Two views of the Room of the Tablets

The Room of the Tablets was an enormous underground stone "great hall", discovered in a top-secret Soviet digging project, headed by Dr. Gennadi Volodnikov in 1947, beneath the archeological site at the ruins of Babylon. The room was named this specifically by Volodnikov; it could only be accessed by what Indiana Jones, who infiltrated the room, considered the oldest elevator in human history, which used a weight to drop down into a long shaft from which a carved-out, alley-like path led into the room. The room, made entirely of mudbrick sandstone, rose up four or five stories high, with various large alcoves and huge shelves or, perhaps, galleries carved into one wall. A series of traps and obstacles (including spiked chamber walls and loose rock bridges) had been built into the room, in order to prevent thieves from stealing a set of four cuneiform tablets variously scattered throughout the room. Jones also discovered inside a secret chamber a winged statuette of Marduk. Jones referred to the room as "Nebuchadnezzar's Library" as a joke; however, upon collecting all four cuneiform tablets which interlocked into a single readable message, he discovered that, indeed, the room had belonged to the Babylonian king Nebuchadnezzar.

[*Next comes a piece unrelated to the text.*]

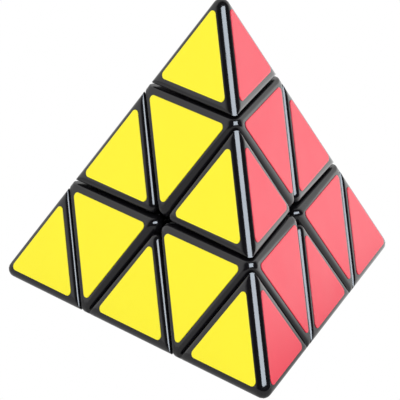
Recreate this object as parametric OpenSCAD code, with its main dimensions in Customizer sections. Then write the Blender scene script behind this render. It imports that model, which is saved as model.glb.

The message made references to the fabled "Infernal Machine" and Jones roughly translated it aloud, "Make welcome seeker. Know that it was Nebuchadnezzar, in heed of the writing that Marduk made appear unto him, who builded the Great Engine. Having no understanding, the rabble hath thrown down his work, but four trusted disciples are scattered all over the Earth and the relics go with them. Wouldst thou tread the path of knowledge, look eastward. Urgon, it is, who flees to the heavenly mountains, where Shambala holds a mighty secret."